KCGI, as the managing partner, announced on the 30th that KCGI Korea Governance Improvement No. 2 Private Equity Partnership acquired a 7.05% stake in DB HiTek through its investment vehicle, Caropy Holdings LLC.
The reason KCGI decided to invest in DB HiTek is that it judged the company to be undervalued relative to its competitiveness. DB HiTek has maintained an excellent market position in the global foundry market for several years based on its specialized process technology in the analog semiconductor field. Additionally, it has demonstrated an impressive average annual growth rate of about 26% over the past four years and outstanding profitability with an operating margin of approximately 46% in 2022. KCGI stated, "DB HiTek's corporate value is extremely undervalued (PER about 3.5x1, EV/EBITDA about 1.3x1) compared to its competitiveness based on future growth potential and excellent market position."
DB HiTek announced its goal to increase its corporate value to around KRW 6 trillion through a physical division, with KRW 4 trillion for the foundry and KRW 2 trillion for the fabless business. KCGI welcomed the management's proactive will to enhance corporate value, saying, "However, it is very regrettable that there were significant conflicts and friction with minority shareholders due to a lack of communication with shareholders and the market during the process of pursuing the physical division, and that the intentions behind the division and suspicions regarding dual listing have been met with skepticism."
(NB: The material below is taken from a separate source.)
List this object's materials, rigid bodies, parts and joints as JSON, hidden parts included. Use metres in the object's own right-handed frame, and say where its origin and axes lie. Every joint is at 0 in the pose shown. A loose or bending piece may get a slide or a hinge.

Furthermore, KCGI emphasized, "Corporate division is not an urgent matter, so it should have been decided through a process of sufficient consultation and persuasion over time, followed by a vote at the shareholders' meeting involving only general shareholders excluding controlling shareholders (Majority Of Minority, MoM). At least for matters where general shareholders could suffer significant damage, such as corporate division, mergers, delisting, and subsidiary listings, the implementation of MoM through amendments to the articles of incorporation should be ensured."
KCGI: "Share Buybacks Must Include Cancellation"
KCGI praised the company's efforts for shareholder returns, including plans to expand dividends and a KRW 100 billion share buyback program. However, it firmly stated that share buybacks should not be used for other purposes such as securing friendly stakes. It mentioned that share buybacks only translate into shareholder value when accompanied by cancellation.
KCGI said, "If recent controversies related to the physical division and share buybacks are temporary measures to circumvent holding company activity restrictions under the Fair Trade Act, this is a very short-sighted corporate governance reform, and we intend to correct this. DB Inc. should expand its holding company's stake through legitimate means such as share buybacks and cancellations, additional share purchases using its own funds, or stock exchanges approved by shareholders' meetings, turning the holding company transition into an opportunity for sustainable growth."
Demand for Checks and Balances through an Independent Board of Directors
KCGI stated that it plans to implement checks and monitoring to prevent decision-making solely for controlling shareholders by appointing independent outside directors and audit committee members nominated by general shareholders, establishing a compensation committee composed entirely of outside directors to rationally determine executive compensation based on authority and responsibility, and separating the roles of the board chair and CEO through an independent board structure. To this end, it proposed the introduction of a cumulative voting system, a reasonable mechanism for the proper exercise of shareholder rights.
KCGI said, "We will communicate and cooperate openly with management, controlling shareholders, and general shareholders to establish proper governance and enhance corporate value. If there are decisions contrary to shareholder value enhancement, we intend to work with management to correct them." It added, "If DB HiTek's management takes the lead in protecting investors' shareholder rights and improving governance, we can become partners and friendly forces of the management, and through this, we hope that DB HiTek Co., Ltd. will become a model case of advanced corporate governance."